Visual Stories by Refugee Youth from Burma

edited by Erika Berg

Pub Date: March 1st, 2015
ISBN: 978-0-9908910-0-0
Publisher: CreateSpace

Debut author Berg edits a collection of art from young Myanmar refugees.

This book of visual stories includes work by escapees of what Berg terms “the longest-running civil war in the world”: the internal conflicts that have destabilized Myanmar (formerly Burma) ever since it first gained independence from Britain in 1948. With this anthology, she attempts to portray that war using displaced children’s paintings and drawings: “They illustrate that emotions conveyed and evoked by a single narrative image can tell a story of a thousand words, open hearts and build bridges of understanding,” she writes.
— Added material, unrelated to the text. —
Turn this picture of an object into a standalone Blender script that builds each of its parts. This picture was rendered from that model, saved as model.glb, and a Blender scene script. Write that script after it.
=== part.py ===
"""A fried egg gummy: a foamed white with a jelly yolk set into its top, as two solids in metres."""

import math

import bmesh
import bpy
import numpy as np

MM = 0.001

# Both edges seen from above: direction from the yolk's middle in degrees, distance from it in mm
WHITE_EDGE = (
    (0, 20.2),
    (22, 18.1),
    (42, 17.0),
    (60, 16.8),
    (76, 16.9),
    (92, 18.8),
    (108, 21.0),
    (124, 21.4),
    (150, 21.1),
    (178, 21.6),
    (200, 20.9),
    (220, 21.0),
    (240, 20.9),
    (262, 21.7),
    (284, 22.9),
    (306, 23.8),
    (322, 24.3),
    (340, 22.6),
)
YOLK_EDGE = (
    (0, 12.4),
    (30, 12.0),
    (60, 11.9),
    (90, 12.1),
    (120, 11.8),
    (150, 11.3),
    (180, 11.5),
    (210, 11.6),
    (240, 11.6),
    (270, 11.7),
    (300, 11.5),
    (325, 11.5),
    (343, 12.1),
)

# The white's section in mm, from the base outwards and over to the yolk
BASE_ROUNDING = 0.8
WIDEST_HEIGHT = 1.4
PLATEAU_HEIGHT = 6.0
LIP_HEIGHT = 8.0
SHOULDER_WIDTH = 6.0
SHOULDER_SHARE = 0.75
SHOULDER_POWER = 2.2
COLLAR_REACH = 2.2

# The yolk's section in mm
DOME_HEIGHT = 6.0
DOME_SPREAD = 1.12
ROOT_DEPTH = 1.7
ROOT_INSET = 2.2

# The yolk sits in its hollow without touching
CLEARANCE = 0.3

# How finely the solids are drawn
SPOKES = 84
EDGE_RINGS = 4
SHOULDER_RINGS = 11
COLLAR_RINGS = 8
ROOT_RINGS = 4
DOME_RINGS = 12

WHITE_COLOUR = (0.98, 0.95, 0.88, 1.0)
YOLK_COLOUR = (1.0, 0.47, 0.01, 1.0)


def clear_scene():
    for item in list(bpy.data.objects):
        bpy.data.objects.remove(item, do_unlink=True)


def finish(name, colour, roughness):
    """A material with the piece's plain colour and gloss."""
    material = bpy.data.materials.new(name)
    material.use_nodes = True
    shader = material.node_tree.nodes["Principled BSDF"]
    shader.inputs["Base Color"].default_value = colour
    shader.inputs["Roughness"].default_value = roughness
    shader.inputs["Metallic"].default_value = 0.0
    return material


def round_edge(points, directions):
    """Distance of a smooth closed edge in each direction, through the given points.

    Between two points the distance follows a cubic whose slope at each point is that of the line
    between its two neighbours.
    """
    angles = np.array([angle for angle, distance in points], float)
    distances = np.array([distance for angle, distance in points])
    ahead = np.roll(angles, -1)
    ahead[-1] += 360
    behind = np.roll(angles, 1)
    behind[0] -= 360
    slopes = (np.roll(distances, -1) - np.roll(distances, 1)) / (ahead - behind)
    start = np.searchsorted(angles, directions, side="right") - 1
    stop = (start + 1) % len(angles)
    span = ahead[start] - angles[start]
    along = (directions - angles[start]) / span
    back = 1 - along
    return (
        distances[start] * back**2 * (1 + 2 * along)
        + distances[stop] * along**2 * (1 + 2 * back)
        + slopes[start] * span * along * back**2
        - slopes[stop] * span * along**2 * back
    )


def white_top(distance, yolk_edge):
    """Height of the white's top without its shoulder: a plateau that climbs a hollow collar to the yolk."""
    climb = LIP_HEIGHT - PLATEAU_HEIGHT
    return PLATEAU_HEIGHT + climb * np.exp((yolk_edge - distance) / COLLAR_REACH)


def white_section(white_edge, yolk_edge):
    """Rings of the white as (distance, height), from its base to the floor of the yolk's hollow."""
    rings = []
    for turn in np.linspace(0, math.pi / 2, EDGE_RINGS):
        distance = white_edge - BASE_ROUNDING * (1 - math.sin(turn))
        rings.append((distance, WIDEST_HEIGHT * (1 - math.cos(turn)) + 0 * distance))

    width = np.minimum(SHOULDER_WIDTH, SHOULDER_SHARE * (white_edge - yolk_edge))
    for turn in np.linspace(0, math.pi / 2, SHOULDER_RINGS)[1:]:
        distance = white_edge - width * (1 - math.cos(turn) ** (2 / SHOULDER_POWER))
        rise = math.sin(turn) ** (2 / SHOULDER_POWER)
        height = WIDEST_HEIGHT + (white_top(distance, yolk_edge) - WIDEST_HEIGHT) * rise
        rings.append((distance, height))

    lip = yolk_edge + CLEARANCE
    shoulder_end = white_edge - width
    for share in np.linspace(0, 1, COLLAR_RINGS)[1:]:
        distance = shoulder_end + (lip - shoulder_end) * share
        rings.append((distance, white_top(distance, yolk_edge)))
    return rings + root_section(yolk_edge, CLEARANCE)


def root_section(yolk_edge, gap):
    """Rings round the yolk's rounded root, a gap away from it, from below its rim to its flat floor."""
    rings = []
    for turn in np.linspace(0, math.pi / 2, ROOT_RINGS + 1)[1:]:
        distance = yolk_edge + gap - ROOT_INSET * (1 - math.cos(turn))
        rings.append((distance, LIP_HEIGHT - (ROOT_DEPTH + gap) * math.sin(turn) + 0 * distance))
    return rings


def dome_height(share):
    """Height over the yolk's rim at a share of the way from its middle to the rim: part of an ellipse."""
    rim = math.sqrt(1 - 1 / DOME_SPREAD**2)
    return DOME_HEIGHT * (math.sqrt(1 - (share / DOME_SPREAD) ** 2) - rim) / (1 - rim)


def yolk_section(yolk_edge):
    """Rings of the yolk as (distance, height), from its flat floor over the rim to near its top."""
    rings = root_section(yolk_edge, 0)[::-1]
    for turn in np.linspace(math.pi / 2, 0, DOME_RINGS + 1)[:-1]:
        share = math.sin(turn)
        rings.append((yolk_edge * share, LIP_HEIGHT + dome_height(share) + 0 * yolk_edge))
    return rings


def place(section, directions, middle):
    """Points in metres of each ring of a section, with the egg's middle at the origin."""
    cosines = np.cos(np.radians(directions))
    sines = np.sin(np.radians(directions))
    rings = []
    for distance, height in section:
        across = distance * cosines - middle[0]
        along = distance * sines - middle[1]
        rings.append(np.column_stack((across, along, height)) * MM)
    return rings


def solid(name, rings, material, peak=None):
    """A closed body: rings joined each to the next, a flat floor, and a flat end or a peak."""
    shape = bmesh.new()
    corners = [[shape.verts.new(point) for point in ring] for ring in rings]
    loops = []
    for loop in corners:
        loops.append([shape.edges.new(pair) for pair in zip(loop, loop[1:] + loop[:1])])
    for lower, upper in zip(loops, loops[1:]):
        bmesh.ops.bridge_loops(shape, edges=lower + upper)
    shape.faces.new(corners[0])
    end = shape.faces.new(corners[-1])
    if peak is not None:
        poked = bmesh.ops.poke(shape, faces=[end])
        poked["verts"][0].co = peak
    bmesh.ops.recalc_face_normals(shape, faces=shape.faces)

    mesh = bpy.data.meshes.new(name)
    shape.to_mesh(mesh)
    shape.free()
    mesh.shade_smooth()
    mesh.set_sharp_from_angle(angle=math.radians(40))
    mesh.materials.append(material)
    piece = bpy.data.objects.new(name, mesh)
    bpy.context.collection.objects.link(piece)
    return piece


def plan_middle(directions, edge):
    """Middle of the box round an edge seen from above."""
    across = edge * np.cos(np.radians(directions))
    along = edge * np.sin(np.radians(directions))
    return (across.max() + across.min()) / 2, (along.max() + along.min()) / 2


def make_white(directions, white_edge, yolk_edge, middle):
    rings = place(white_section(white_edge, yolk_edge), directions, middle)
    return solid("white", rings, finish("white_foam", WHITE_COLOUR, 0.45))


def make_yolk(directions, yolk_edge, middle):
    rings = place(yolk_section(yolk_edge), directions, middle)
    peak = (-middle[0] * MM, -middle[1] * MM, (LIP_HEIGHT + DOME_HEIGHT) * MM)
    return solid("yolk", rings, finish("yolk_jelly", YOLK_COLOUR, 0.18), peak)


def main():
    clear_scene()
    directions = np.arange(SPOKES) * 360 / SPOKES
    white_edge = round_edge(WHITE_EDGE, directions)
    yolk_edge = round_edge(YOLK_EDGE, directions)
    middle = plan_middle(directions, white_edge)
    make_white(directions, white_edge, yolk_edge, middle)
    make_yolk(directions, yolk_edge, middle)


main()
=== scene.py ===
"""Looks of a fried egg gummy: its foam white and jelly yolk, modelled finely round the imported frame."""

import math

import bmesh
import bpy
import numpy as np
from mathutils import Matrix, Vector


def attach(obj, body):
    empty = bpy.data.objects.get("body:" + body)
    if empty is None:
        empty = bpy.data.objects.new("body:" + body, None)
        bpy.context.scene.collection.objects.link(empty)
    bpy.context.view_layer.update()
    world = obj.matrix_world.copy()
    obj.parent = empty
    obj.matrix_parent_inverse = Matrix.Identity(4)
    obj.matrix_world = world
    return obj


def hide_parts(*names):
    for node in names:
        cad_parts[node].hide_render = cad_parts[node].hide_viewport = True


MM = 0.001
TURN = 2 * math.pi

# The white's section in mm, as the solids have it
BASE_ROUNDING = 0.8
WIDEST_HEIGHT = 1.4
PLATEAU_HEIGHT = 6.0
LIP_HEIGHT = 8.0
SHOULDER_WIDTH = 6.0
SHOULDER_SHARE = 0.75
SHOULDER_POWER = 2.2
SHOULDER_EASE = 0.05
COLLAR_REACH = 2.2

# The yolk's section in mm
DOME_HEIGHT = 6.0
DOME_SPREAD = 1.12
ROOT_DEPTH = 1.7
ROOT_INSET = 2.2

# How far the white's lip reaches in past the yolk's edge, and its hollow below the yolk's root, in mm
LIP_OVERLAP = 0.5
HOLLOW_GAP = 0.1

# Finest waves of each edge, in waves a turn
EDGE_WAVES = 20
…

The images are the result of workshops she conducted with refugee children in which they drew their responses to questions about their lives in Myanmar, their experiences as refugees, and their dreams of the future. Each work is accompanied by a brief passage that offers historical context and some of the artist’s personal experiences. There are accounts of massacres, prison camps, executions, and forced evictions, but also of courageous escapes and assistance from strangers. Many illustrations of schools, doctors, cities, and landscapes represent their artists’ visions of life after the conflict ends. The book is a beautifully laid-out art piece with full-color images on high-quality paper, and Berg keeps the art and the experiences of the children front and center; politics remain peripheral, invoked only to explain situations. Although many of the images may tug at the heartstrings (or cause a sinking sensation in the gut), there’s an optimism in the work that speaks to the indefatigable cheeriness of children. The young artists are idiosyncratic enough that their distinct personalities shine through their pictures and, as Berg claims, they really do say more than the text. In one painting, for example, a group of smiling refugees stands in a boat crossing a body of water at night, with dark figures looming on the shore: “They woried [sic] about soldier,” 11-year-old Siang Tha Dim writes in thought bubbles above their heads. “They woried about, they might fall down!”

An illuminating work of children’s hardship and self-expression.